## Given instruction
Show every line containing "this" by copying it.

## Available data
begin
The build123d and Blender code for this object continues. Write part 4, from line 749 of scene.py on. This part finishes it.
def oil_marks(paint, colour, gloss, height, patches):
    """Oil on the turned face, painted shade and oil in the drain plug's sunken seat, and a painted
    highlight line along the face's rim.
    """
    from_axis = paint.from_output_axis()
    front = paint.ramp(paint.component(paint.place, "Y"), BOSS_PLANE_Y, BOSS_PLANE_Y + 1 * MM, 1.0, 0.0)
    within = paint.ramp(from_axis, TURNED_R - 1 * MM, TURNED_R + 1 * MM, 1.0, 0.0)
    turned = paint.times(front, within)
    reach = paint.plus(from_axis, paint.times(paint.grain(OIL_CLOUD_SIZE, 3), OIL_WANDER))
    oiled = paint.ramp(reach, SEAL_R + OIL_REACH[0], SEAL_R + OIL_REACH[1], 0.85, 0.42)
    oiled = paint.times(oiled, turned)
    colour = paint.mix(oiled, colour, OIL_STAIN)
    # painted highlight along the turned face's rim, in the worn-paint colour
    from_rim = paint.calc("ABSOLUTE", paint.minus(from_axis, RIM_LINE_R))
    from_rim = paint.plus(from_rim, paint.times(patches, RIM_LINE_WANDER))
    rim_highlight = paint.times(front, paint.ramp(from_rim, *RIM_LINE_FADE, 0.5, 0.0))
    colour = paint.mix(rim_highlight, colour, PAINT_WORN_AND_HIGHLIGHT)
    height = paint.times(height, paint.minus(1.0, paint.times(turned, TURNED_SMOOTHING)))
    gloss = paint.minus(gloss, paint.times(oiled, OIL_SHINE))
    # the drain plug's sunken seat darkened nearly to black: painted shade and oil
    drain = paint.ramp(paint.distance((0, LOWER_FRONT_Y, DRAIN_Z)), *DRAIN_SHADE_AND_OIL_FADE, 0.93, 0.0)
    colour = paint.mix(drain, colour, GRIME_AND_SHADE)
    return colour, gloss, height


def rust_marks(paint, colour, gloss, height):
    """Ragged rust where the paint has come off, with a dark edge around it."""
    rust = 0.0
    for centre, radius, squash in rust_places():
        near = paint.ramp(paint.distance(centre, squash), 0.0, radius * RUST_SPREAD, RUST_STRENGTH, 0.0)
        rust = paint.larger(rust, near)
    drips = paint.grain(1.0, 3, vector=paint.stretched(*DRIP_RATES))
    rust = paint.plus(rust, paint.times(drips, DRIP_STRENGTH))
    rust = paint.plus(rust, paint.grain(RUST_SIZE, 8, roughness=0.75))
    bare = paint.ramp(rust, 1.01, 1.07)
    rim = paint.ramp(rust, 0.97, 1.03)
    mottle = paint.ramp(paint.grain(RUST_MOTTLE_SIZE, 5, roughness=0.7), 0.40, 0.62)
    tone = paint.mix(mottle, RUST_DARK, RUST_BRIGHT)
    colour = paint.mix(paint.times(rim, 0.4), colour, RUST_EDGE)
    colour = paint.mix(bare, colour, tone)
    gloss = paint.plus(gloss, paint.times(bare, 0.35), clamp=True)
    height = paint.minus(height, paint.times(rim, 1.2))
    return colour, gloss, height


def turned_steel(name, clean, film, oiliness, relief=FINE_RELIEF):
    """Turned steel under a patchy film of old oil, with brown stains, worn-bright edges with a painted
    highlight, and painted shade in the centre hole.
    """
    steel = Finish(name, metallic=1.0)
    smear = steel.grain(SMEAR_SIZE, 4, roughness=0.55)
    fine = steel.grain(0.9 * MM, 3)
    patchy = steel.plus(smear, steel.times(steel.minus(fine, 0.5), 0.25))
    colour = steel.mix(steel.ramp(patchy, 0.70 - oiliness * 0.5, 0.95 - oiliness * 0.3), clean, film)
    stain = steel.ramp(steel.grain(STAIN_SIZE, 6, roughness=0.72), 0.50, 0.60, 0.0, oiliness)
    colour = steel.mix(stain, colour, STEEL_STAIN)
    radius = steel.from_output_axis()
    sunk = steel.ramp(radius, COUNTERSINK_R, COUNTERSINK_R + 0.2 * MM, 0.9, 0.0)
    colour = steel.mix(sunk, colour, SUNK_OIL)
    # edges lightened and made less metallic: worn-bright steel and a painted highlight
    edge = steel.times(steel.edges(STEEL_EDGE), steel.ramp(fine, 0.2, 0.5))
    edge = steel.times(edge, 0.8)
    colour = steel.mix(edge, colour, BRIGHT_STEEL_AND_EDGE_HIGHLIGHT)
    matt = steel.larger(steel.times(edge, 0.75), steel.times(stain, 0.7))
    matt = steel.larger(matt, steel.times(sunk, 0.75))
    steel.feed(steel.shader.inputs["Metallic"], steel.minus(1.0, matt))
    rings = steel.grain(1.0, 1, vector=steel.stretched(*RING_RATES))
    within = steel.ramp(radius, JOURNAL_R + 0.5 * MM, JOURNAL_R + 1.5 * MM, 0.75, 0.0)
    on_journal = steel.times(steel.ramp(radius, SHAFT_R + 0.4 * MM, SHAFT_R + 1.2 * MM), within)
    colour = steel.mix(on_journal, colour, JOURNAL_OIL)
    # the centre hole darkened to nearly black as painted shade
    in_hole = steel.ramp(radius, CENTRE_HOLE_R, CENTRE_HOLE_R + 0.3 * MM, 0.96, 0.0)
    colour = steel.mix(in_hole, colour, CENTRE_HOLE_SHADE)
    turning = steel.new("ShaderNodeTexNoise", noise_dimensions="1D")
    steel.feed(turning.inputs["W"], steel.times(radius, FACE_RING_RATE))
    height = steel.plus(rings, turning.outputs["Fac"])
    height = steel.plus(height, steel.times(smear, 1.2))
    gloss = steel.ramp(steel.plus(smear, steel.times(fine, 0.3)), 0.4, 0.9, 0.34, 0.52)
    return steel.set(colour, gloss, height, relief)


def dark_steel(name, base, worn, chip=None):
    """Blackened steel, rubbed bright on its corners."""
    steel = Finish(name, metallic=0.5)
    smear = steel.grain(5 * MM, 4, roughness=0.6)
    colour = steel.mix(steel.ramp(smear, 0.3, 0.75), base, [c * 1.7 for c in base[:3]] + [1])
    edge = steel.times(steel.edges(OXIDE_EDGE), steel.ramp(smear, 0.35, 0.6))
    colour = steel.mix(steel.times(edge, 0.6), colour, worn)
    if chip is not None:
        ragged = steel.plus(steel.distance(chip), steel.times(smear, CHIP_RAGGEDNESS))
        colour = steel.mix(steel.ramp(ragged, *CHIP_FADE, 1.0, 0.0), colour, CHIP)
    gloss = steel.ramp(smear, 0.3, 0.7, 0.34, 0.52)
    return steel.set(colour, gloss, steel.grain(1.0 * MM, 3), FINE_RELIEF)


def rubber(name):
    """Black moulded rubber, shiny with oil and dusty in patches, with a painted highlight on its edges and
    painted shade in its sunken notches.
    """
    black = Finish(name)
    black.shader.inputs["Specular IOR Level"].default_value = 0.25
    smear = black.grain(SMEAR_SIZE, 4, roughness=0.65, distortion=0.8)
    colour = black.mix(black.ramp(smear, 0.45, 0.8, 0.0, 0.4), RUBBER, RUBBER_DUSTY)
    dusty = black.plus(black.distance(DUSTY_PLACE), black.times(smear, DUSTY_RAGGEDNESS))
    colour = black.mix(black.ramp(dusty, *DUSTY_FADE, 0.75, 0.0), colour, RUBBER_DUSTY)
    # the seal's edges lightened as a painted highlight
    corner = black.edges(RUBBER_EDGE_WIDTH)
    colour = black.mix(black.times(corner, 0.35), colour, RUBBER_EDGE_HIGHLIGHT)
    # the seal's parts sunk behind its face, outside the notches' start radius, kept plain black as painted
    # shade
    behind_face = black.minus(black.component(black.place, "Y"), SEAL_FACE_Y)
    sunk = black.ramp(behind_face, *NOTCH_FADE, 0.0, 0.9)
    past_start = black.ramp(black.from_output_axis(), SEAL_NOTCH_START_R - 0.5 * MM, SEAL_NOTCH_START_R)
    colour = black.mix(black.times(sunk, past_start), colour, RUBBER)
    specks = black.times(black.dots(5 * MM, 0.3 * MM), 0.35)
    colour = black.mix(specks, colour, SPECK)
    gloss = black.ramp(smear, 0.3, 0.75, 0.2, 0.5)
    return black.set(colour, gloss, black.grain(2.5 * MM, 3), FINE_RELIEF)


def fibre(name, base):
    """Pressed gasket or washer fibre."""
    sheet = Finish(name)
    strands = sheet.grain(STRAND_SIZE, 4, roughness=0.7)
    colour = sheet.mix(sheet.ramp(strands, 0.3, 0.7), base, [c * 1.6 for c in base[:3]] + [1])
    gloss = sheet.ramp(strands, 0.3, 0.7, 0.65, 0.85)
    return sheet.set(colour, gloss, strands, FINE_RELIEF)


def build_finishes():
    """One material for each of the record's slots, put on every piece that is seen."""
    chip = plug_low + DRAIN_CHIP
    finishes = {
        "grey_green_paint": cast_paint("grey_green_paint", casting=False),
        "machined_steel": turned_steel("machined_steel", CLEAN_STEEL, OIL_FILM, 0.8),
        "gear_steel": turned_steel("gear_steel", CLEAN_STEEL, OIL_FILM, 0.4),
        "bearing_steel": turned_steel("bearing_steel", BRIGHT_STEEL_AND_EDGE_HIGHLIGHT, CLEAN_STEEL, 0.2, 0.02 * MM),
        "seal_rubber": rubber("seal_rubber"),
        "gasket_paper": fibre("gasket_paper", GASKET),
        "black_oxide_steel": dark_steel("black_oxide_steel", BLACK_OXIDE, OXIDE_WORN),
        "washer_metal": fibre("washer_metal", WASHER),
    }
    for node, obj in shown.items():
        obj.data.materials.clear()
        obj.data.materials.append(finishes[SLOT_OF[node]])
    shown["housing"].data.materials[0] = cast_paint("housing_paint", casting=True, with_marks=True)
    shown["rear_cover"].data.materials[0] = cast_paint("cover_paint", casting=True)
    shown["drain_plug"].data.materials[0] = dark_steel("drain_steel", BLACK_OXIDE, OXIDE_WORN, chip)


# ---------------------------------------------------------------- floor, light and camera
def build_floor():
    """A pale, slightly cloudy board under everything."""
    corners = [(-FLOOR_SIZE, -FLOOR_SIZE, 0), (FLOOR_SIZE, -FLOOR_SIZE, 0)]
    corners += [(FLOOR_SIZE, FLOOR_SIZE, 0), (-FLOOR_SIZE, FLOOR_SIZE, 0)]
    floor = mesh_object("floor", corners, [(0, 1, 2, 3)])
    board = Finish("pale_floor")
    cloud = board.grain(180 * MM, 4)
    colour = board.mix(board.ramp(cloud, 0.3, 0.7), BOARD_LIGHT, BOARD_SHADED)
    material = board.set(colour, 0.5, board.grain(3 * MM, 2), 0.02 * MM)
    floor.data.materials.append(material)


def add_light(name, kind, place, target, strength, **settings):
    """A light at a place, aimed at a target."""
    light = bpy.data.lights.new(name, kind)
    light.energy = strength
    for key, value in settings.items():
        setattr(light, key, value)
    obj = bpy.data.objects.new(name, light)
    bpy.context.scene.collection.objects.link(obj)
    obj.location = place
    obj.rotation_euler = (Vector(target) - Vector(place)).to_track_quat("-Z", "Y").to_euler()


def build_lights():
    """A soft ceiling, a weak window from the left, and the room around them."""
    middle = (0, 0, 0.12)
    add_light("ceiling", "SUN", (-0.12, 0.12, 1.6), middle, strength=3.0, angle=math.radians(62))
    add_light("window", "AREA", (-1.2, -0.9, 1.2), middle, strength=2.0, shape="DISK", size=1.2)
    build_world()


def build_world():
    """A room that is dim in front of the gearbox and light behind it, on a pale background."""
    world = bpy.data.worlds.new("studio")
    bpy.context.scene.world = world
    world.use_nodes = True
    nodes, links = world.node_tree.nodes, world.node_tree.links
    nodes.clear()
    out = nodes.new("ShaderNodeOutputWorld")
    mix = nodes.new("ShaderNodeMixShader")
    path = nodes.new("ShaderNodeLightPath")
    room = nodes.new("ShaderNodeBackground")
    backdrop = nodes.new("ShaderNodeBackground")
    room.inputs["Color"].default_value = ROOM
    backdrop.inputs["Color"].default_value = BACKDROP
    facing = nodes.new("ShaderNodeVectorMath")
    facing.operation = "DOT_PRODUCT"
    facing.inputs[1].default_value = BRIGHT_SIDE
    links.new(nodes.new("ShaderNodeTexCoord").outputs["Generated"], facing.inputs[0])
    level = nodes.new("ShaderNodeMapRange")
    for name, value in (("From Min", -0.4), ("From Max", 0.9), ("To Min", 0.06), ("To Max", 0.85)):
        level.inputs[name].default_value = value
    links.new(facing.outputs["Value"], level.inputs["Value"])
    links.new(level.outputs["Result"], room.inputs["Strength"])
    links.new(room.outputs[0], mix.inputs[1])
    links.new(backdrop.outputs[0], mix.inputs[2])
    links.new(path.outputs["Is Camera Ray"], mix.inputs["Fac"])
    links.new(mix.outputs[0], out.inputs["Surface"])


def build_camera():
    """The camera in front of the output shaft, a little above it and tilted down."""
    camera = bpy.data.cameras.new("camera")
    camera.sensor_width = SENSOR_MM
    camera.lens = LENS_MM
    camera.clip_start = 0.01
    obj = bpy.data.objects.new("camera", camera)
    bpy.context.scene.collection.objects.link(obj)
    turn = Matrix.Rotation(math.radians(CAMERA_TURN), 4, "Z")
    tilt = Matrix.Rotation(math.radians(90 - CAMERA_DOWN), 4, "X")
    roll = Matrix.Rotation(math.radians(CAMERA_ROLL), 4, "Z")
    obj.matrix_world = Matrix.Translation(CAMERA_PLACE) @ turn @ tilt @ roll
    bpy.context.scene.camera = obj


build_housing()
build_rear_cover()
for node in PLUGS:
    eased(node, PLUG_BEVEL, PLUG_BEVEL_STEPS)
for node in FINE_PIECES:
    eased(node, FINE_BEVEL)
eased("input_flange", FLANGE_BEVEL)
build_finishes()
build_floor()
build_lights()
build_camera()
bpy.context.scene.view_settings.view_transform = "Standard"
end
begin
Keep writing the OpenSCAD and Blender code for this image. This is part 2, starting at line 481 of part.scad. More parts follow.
end
## Correct response
The build123d and Blender code for this object continues. Write part 4, from line 749 of scene.py on. This part finishes it.
Keep writing the OpenSCAD and Blender code for this image. This is part 2, starting at line 481 of part.scad. More parts follow.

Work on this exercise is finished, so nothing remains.